Here, Wiggins waits on the weak side of the floor while Draymond Green comes to screen his man. The latter does a poor job of it, but Wiggins is so quick that he stops on a dime and zips behind Devin Booker to hurtle towards the rim. Green receives the ball from Damion Lee and immediately fires it to the cutting Wiggins, who now simply has to wait for the help man to fly by before rising to flush a dunk.

When engaged, one of the things Wiggins has always been best at is driving and finishing inside due to his explosive athleticism. This season in Minnesota, Wiggins drove 14.7 times a game, by far the most on the team, and took 7.4 of his overall 18.8 shots out of those drives, converting on 48.6 per cent of them. With Golden State, he’s driving 8.7 times a game, taking just 2.7 of his overall 13.3 attempts out of them, and converting a staggering 62.5 per cent.

The Warriors’ offence incentivizes Wiggins to pick his spots carefully when he does decide to drive, and so far it’s led to him scoring nearly every time he heads to the rim. Here, in an on-ball example, he notices an open lane to the basket and immediately rejects the screen set by Alen Smailagić, launching himself into the paint, rocketing past Jevon Carter, who came over to help, and taking advantage of the fact that Cameron Johnson is caught in no-man’s land.

It’s not quite Morey-ball, but the Warriors’ offence certainly has helped Wiggins cut down on some bad habits and prioritize higher value shots. The most significant alteration comes in the mid-range, where Wiggins was taking 10.1 per cent of his shots in Minnesota and is now taking just 2.5 per cent of them in Golden State. He’s taken those shots and spread them to more serviceable areas, such as the paint and three-point range.

The damage he’s done from that 3-10 foot zone since the trade has been particularly notable, as he’s shot 55.6 per cent in that range as opposed to the 45.6 per cent he shot with the Timberwolves. Here, after receiving the ball back at the top of the arc, he surges forward and splits two fantastic defenders in Jimmy Butler and Bam Adebayo before lofting a sort of push-floater with his left hand that nestles right into the mesh.

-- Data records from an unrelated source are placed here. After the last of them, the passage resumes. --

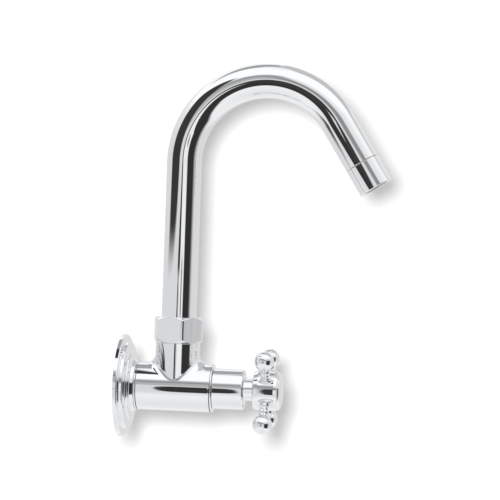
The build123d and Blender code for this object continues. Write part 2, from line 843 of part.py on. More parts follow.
def handle_cap():
    spigot = cap_spigot_diameter / 2
    top = hub_end + cap_thickness
    cap = turned([
        (hub_end - cap_spigot_length, spigot - cap_spigot_wall, 0),
        (hub_end - cap_spigot_length, spigot, 0.3),
        (hub_end, spigot, 0),
        (hub_end, rim_radius - groove_chamfer, 0),
        (hub_end + groove_chamfer, rim_radius - rim_taper / 2, 0),
        (top, hub_radius - cap_edge_drop, cap_rounding),
        (top, 0, 0),
        (top - cap_skin, 0, 0),
        (top - cap_skin, spigot - cap_spigot_wall, 0.8),
    ])
    dome = Pos(0, 0, top - cap_dome_radius) * Sphere(cap_dome_radius)
    return barrel_frame * (cap & dome)


def plunger():
    disc = ring(plunger_x, plunger_stem_x, 0, plunger_disc_diameter / 2, 0.3)
    stem = hexagon(plunger_stem_x, plunger_end, plunger_across_flats)
    bore = ring(plunger_bore_x, plunger_end, 0, spindle_screw_diameter / 2 + running_clearance)
    tapping = ring(plunger_x, plunger_x + washer_screw_reach + 0.2, 0, washer_screw_diameter / 2 + running_clearance)
    return barrel_frame * (disc + stem - bore - tapping)


def seat_washer():
    hole = washer_screw_diameter / 2 + running_clearance
    return barrel_frame * ring(washer_x, plunger_x, hole, washer_diameter / 2, 0.3)


def washer_screw():
    head_x = washer_x - washer_screw_head_height
    outline = [
        (head_x, 0, 0),
        (head_x, washer_screw_head_diameter / 2, 0.3),
        (washer_x, washer_screw_head_diameter / 2, 0),
        (washer_x, washer_screw_diameter / 2, 0),
        (plunger_x + washer_screw_reach, washer_screw_diameter / 2, 0.3),
        (plunger_x + washer_screw_reach, 0, 0),
    ]
    return barrel_frame * (turned(outline) - slot(head_x, head_x + screw_slot_depth, hub_diameter))


def save(name, *solids):
    """Write one node, with each of its pieces as a solid of its own."""
    bodies = []
    for shape in solids:
        bodies += shape.solids()
    whole = bodies[0] if len(bodies) == 1 else Compound(children=bodies)
    export_step(whole, os.path.join("parts", name + ".step"))


os.makedirs("parts", exist_ok=True)
save("body_casting", body_casting())
save("wall_flange", wall_flange())
save("headwork_gasket", headwork_gasket())
save("headwork_bush", headwork_bush())
save("bonnet_sleeve", bonnet_sleeve())
save("swivel_nut", swivel_nut())
save("spout_thrust_washer", spout_thrust_washer())
save("spout_bearing_ring", spout_bearing_ring())
save("spindle", spindle())
save("spindle_o_rings", *spindle_o_rings())
save("spindle_circlip", spindle_circlip())
save("handle_hub", handle_hub())
for number, frame in enumerate(arm_frames(), start=1):
    save(f"handle_arm_{number}", handle_arm(frame))
save("handle_screw", handle_screw())
save("handle_cap", handle_cap())
save("plunger", plunger())
save("seat_washer", seat_washer())
save("washer_screw", washer_screw())
save("spout_tail", spout_tail())
save("spout_o_rings", *spout_o_rings())
save("spout_tube", spout_tube())
save("outlet_nipple", outlet_nipple())
save("aerator_housing", aerator_housing())
save("aerator_gasket", aerator_gasket())
save("aerator_insert", aerator_insert())
save("aerator_screens", *aerator_screens())
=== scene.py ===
"""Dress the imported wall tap: smooth plated pieces over the frame, a soft studio and the photograph's camera."""

import json
import logging
import math
from dataclasses import dataclass
from enum import Enum
from typing import Sequence

import bmesh
import bpy
import numpy as np
from mathutils import Matrix, Vector
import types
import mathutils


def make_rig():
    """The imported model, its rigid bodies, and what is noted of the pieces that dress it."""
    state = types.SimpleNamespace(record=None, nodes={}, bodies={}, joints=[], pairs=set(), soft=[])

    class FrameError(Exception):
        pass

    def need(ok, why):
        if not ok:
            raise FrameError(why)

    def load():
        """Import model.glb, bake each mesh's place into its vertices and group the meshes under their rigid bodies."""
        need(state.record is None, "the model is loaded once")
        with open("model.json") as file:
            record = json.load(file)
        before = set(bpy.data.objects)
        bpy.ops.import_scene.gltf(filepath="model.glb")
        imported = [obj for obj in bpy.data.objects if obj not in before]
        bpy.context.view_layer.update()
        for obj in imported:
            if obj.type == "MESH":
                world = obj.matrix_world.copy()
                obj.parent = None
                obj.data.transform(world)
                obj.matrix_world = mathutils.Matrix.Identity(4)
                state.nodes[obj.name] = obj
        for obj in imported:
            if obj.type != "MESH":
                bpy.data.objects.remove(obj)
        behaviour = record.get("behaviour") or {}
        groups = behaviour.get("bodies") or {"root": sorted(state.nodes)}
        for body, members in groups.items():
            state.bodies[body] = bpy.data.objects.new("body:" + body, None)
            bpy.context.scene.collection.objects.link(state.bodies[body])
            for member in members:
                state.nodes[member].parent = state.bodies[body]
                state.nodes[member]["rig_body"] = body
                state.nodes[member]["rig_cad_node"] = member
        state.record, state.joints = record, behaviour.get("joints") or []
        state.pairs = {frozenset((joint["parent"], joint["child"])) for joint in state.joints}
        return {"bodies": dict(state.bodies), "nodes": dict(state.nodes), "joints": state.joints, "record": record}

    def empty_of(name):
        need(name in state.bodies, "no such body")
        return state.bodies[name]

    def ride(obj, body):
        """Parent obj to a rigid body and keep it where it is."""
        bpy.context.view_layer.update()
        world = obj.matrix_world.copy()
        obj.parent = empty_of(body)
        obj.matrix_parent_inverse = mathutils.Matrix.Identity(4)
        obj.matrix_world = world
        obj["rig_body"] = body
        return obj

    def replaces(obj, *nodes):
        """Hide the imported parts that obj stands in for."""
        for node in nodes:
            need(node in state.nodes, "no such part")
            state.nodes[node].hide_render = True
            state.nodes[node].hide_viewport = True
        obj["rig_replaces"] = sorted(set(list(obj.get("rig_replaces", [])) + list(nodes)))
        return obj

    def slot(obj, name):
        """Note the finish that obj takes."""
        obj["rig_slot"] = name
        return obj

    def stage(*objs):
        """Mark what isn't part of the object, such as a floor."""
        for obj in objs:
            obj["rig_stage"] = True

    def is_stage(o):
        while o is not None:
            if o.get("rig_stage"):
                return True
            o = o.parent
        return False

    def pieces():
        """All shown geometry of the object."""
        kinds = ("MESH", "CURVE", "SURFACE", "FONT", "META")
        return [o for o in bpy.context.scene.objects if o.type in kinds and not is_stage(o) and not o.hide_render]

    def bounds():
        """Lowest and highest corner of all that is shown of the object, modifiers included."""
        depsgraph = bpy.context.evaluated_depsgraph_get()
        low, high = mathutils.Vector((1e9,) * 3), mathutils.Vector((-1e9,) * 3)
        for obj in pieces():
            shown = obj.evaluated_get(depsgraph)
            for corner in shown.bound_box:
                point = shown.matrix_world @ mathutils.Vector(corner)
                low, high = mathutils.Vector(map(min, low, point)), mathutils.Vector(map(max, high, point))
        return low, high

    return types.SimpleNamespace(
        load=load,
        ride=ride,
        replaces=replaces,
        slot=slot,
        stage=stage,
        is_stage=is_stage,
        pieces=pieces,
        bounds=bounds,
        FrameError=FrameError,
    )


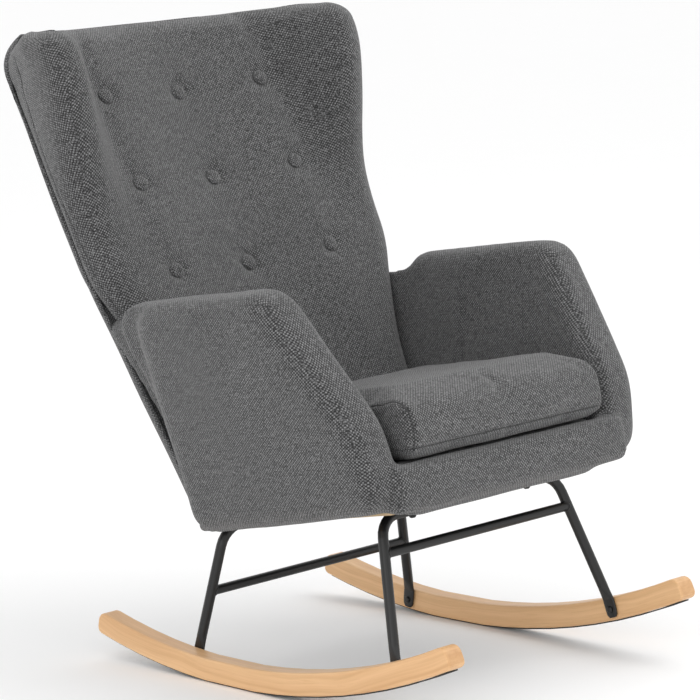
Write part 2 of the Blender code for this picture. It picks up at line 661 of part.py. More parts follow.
BOTTOM_CLEAR = WEB_LOW + WEB_THICKNESS + BACK_OVER_WEBS     # above the rails' underside
base_front = SEAT_REAR + GAP
base_rear = SEAT_REAR + REAR_BASE_DEPTH
base_band = filleted([(base_front, -APRON_DROP, 0), (base_rear, -APRON_DROP, 0.006),
                      (base_rear, BOTTOM_CLEAR - GAP, 0.003), (base_front, BOTTOM_CLEAR - GAP, 0)], 3)
padded_slab("rear_base_pad", base_band, -REAR_BASE_HALF_WIDTH, REAR_BASE_HALF_WIDTH, seat, LINEN)

rear_low = back_face_y(CUSHION_BOTTOM) - CUSHION_PLAY
rear_high = back_face_y(CUSHION_TOP) - CUSHION_PLAY
cushion = filleted([(CUSHION_FRONT, CUSHION_BOTTOM, CUSHION_LOW_ROUND + CUSHION_ROUND),
                    (rear_low, CUSHION_BOTTOM, CUSHION_LOW_ROUND + CUSHION_ROUND),
                    (rear_high, CUSHION_TOP, CUSHION_LOW_ROUND + CUSHION_ROUND),
                    (CUSHION_FRONT, CUSHION_TOP, CUSHION_NOSE_ROUND)], 4)
seat_cushion = padded_slab("seat_cushion", cushion, -CUSHION_FRONT_HALF_WIDTH,
                           CUSHION_FRONT_HALF_WIDTH, seat, LINEN, (CUSHION_ROUND, CUSHION_ROUND))
for point in seat_cushion.data.vertices:
    along = (point.co.y - CUSHION_FRONT) / (rear_low - CUSHION_FRONT)
    point.co.x *= 1 + (CUSHION_REAR_HALF_WIDTH / CUSHION_FRONT_HALF_WIDTH - 1) * along


# ---------------------------------------------------------------- arms
def seat_plane(y, above=0.0):
    """Height in the level frame of the seat frame's underside at y, or of a plane above it."""
    return SEAT_HEIGHT - y * math.tan(SEAT_PITCH) + above / math.cos(SEAT_PITCH)


def back_line(z, offset=0.0):
    """Y in the level frame of the back's front face at height z."""
    return BACK_FOOT_Y + (z - BACK_FOOT_Z) * math.tan(BACK_RECLINE) + offset / math.cos(BACK_RECLINE)


def arm_outline(shrink, rise, rear_low, rear_high):
    """Side view of an arm in its own flared axes: bottom, front, crest and back edge."""
    stretch = 1 / math.cos(ARM_FLARE)
    corners = [
        (rear_low, seat_plane(rear_low, rise), 0.032),
        (ARM_FRONT, seat_plane(ARM_FRONT, rise + ARM_FRONT_LIFT), 0.045),
        (ARM_FRONT, ARM_SWEEP_Z, 0.12), (ARM_CREST_Y, ARM_CREST_Z, 0.066),
        (rear_high, ARM_REAR_TOP_Z, 0.040),
    ]
    scaled = [(y, (z - ARM_PIVOT_Z) * stretch, radius) for y, z, radius in corners]
    return inset(anticlockwise(filleted(scaled, 5)), shrink)


for side, sign in SIDES:
    half_core = ARM_CORE_THICKNESS / 2
    side_outline = arm_outline(0.0, 0.0, ARM_REAR_LOW_Y, ARM_REAR_TOP_Y)
    board_outline = inset(side_outline, ARM_CORE_INSET)
    padded_slab(f"arm_board_{side}", board_outline, -sign * half_core, sign * half_core,
                arm_axes[side], TIMBER)
    start = half_core + GAP
    padded_slab(f"arm_pad_outer_{side}", side_outline, sign * start,
                sign * (start + ARM_PAD_THICKNESS), arm_axes[side], LINEN, (0.0, ARM_PAD_ROUND))
    over_rail = RAIL_THICKNESS + 0.004
    inner_outline = arm_outline(0.0, over_rail, back_line(seat_plane(0.0, over_rail), -INNER_PAD_BACK_GAP),
                                back_line(ARM_REAR_TOP_Z, -INNER_PAD_BACK_GAP))
    padded_slab(f"arm_pad_inner_{side}", inner_outline, -sign * start,
                -sign * (start + ARM_PAD_THICKNESS), arm_axes[side], LINEN, (0.0, ARM_PAD_ROUND))


# ---------------------------------------------------------------- back
SLOPE_LOW = math.tan(BACK_RECLINE - SEAT_PITCH)
SLOPE_HIGH = math.tan(BACK_RECLINE)
BACK_LOW = (BOTTOM_CLEAR - (BACK_FOOT_Z - SEAT_HEIGHT) * math.cos(SEAT_PITCH)
            - BACK_FOOT_Y * math.sin(SEAT_PITCH)) / math.cos(BACK_RECLINE - SEAT_PITCH)


def back_height(share, depth):
    """Height up the back at a share of it, cut level at the top and along the seat at the bottom."""
    slope = SLOPE_LOW * (1 - share) + SLOPE_HIGH * share
    return BACK_LOW + (BACK_TOP - BACK_LOW) * share + slope * depth


def back_half_width(height):
    """Half width of the back: flared with the arms, then straight above the shoulder."""
    rise = min(1.0, max(0.0, (height - BACK_LOW) / (BACK_SHOULDER - BACK_LOW)))
    return BACK_LOW_HALF_WIDTH + (BACK_HIGH_HALF_WIDTH - BACK_LOW_HALF_WIDTH) * rise


def front_face(x):
    """Depth of the hollow front face at x, before the tufts."""
    across = abs(x) / BUTTON_COLUMN
    return BACK_HOLLOW * (1 - min(across, 1.0) ** 1.6) if across < 1 else 0.0


SHARES = [0.0, 0.012, 0.10, 0.22, 0.34, 0.46, 0.58, 0.66, 0.78, 0.90, 0.945]
TOP_STEPS = 3


def top_rounding(depth_low, depth_high):
    """(share, shrink) pairs for the rounded top edge."""
    share_span = BACK_TOP_ROUND / (BACK_TOP - BACK_LOW)
    pairs = []
    for k in range(1, TOP_STEPS + 1):
        angle = math.pi / 2 * k / TOP_STEPS
        pairs.append((1 - share_span * (1 - math.sin(angle)), BACK_TOP_ROUND * (1 - math.cos(angle))))
    return pairs


def front_pad_ring(share, shrink):
    """Plan section of the front pad: hollow front, square back against the board."""
    width = back_half_width(back_height(share, 0.0)) - shrink * 0.6
    columns = [-1, -0.86, -0.70, -0.56, -0.42, -0.28, -0.14, 0, 0.14, 0.28, 0.42, 0.56, 0.70, 0.86, 1]
    ring = []
    for column in columns:
        x = column * width
        depth = front_face(x) + shrink
        ring.append((x, depth, back_height(share, depth)))
    rear = BOARD_FRONT - GAP
    start = rear - BACK_SIDE_ROUND * 0.6
    corner = []
    for k in range(4):
        angle = math.asin(0.6) * k / 3
        x = width - BACK_SIDE_ROUND * (1 - math.cos(angle))
        corner.append((x, start + BACK_SIDE_ROUND * math.sin(angle)))
    ring += [(x, n, back_height(share, n)) for x, n in corner]
    ring += [(-x, n, back_height(share, n)) for x, n in reversed(corner)]
    return ring


def rear_pad_ring(share, shrink):
    """Plan section of the rear panel: flat against the board, rounded at its rear corners."""
    height = back_height(share, 0.0)
    width = back_half_width(height) - shrink * 0.6 - BACK_SIDE_ROUND * 0.2
    front = BOARD_FRONT + BOARD_THICKNESS + GAP
    rear = BACK_DEPTH_LOW + (BACK_DEPTH_HIGH - BACK_DEPTH_LOW) * share - REAR_CROWN - shrink * 0.5
    radius = (rear - front) * 0.95
    half = []
    for k in range(5):
        angle = math.pi / 2 * k / 4
        half.append((width - radius * 1.5 * (1 - math.cos(angle)), front + (rear - front) * math.sin(angle)))
    crown = REAR_CROWN * (1 - shrink / BACK_TOP_ROUND)
    for share_in in (0.66, 0.33):
        half.append((half[4][0] * share_in, rear + crown * (1 - share_in ** 2)))
    outline = [(-x, n) for x, n in half] + [(0.0, rear + crown)] + [(x, n) for x, n in reversed(half)]
    return [(x, n, back_height(share, n)) for x, n in outline]


pairs = [(share, 0.0) for share in SHARES] + top_rounding(BACK_DEPTH_LOW, BACK_DEPTH_HIGH)
front_pad = add("back_pad_front", [front_pad_ring(*pair) for pair in pairs], back, LINEN)
add("back_pad_rear", [rear_pad_ring(*pair) for pair in pairs], back, LINEN)

BOARD_DROP = (BOTTOM_CLEAR - RAIL_THICKNESS - GAP) / math.cos(BACK_RECLINE - SEAT_PITCH)
board_rings = []
for depth in (BOARD_FRONT, BOARD_FRONT + BOARD_THICKNESS):
    outline = []
    for sign in (-1, 1):
        column = [(sign * (back_half_width(back_height(share, 0.0)) - BOARD_INSET), back_height(share, depth))
                  for share in (0.0, 0.6, 0.955)]
        column[0] = (column[0][0], column[0][1] - BOARD_DROP)
        outline += column if sign > 0 else list(reversed(column))
    board_rings.append([(x, depth, height) for x, height in outline])
add("back_board", board_rings, back, TIMBER, smooth=0)


# ---------------------------------------------------------------- wings
def wing_shape(rear, shrink=0.0):
    """The wing's outline with its front corners rounded."""
    top = BACK_TOP - 0.004
    corners = [(rear, WING_START, 0.0), (-WING_REACH, WING_PEAK - 0.012, 0.060),
               (-WING_REACH + 0.010, top - SLOPE_HIGH * (WING_REACH - 0.010), 0.036),
               (rear, top + SLOPE_HIGH * rear, 0.0)]
    return inset(anticlockwise(filleted(corners, 6)), shrink)


for side, sign in SIDES:
    pad = padded_slab(f"wing_pad_{side}", wing_shape(-GAP), sign * WING_INNER, sign * WING_OUTER,
                      back, LINEN, (WING_ROUND, WING_ROUND))
    inner_x = WING_BOARD_X
    outer_x = WING_BOARD_X + WING_BOARD_THICKNESS
    slim = wing_shape(BOARD_FRONT - GAP * 2, WING_INSET)
    ply = [p for p in slim]
    board = padded_slab(f"wing_board_{side}", ply, sign * inner_x, sign * outer_x, back, TIMBER)
    grown = inset(anticlockwise(ply), -GAP * 1.5)
    slot = padded_slab(f"cut_wing_{side}", grown, sign * (inner_x - GAP), sign * (outer_x + GAP),
                       back, TIMBER, hidden=True)
    cut(pad, slot)
    cut(front_pad, slot)


# ---------------------------------------------------------------- buttons
number = 0
for height in reversed(BUTTON_ROWS):
    for column in (-1, 0, 1):
        number += 1
        x = column * BUTTON_COLUMN
        base = front_face(x) + BUTTON_DEPTH
        facing = Matrix.Translation((x, base, height)) @ Matrix.Rotation(math.pi / 2, 4, "X")
        hollow = BUTTON_RADIUS + 0.002
        cutter = turned(f"cut_tuft_{number}", [(hollow, 0), (hollow, BUTTON_DEPTH + 0.02)], back, LINEN,
                        facing, True)
        cut(front_pad, cutter)
        turned(f"back_button_{number}",
               [(BUTTON_RADIUS * 0.86, GAP), (BUTTON_RADIUS, GAP + BUTTON_THICKNESS * 0.3),
                (BUTTON_RADIUS * 0.90, GAP + BUTTON_THICKNESS * 0.66),
                (BUTTON_RADIUS * 0.45, GAP + BUTTON_THICKNESS * 0.96)],
               back, LINEN, facing)
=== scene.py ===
"""Looks of an upholstered wing rocking chair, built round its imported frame.

The upholstery is modelled in the chair's own axes: level axes, in which the rockers reach as far forward as
back, and the axes of the seat, the arms and the back, which are set from them. Lengths are in metres.
"""

import json
import logging
import math
from dataclasses import dataclass, field
from enum import Enum
from typing import Callable

import bmesh
import bpy
import numpy as np
from mathutils import Euler, Matrix, Vector, noise
from mathutils.bvhtree import BVHTree
from mathutils.kdtree import KDTree


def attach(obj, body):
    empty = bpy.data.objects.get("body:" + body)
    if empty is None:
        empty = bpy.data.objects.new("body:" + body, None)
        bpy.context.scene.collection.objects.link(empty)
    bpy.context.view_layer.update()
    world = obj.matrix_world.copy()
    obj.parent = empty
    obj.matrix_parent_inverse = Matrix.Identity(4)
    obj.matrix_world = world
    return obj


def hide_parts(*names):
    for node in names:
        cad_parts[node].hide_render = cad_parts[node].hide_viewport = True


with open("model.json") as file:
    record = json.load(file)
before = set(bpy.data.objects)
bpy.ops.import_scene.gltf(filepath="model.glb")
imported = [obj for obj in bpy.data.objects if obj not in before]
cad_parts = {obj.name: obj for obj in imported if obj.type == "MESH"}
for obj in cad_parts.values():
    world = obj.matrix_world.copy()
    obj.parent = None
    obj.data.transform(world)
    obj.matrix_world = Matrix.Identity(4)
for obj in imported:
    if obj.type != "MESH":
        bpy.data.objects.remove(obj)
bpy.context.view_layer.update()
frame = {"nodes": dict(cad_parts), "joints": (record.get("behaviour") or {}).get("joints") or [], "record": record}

log = logging.getLogger("rocking_chair")

CHAIR = "chair"
CUSHION = "cushion"


class Side(Enum):
    """The two sides of the chair, as the sign of X."""

    RIGHT = -1
    LEFT = 1

    @property
    def word(self) -> str:
        """The side's name in the frame's node names."""
        return self.name.lower()


class Slot(Enum):
    """Material slots of the record that new pieces take their finish from."""

    CLOTH = "grey_linen"
    DECK = "deck_pad"
    STEEL = "black_steel"
    LINING = "dust_lining"
    ZINC = "zinc_plate"
    TIMBER = "frame_timber"


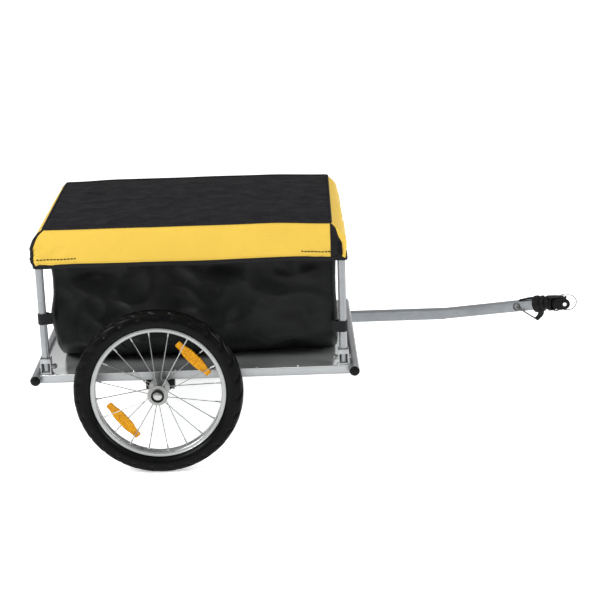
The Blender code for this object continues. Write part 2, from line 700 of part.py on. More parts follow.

Wiggins’ improvement from deep with the Warriors is also not simply due to the offence asking him to take more – like with the paint shots, it’s due to the offence giving him better, easier looks. While the Canadian took 3.6 catch-and-shoot threes out of his total 6.5 triples and hit 36 per cent of them with the Timberwolves, he’s taken four catch-and-shoots out of his total five triples and drained 50 per cent of them with the Warriors. The difference in percentages comes from the sheer difference in how many of those looks have been assisted – in Minnesota, 73.6 per cent of Wiggins’ threes were assisted, while in Golden State 100 per cent of his treys have been assisted.

Rather than taking pull-up triples or waiting patiently at the arc for the ball to come to him, Wiggins receives more off-ball screens with Golden State than he’s ever had before, and these free him up to pop out to the perimeter for open shots.

Here, Wiggins is one of two Warriors who set simultaneous down screens for their teammates, freeing them up to fly to the perimeter to receive a potential pass from the inbounding Lee. The first option on the strong side whips by, then the second comes across the paint where Green sets a screen to delay his man before continuing on and setting yet another screen in order to free up Wiggins from his spot down low, allowing him to zoom up the middle of the floor and catch the ball for an open triple.

Three games is a tiny sample size. This stretch isn’t necessarily an indication of the future, but it could be, and that’s as positive a sign as one could hope for. Throw in the fact that Wiggins has yet to spend a prolonged period of time with Kerr, his current teammates, or the city itself, and won’t even get the opportunity to fully test out his new, less intensive role until Curry and Thompson are back on the floor, and optimism abounds.

Expectations are typically a catalyst for either a smidgen of delight or, more often than not, an abundance of disappointment. Perhaps the best version of Wiggins lies in wait in San Francisco, unhindered by the voices of the past.

Only time will tell, but one thing’s for certain: This go-round, there will be no monumentally weighty expectations to live up to.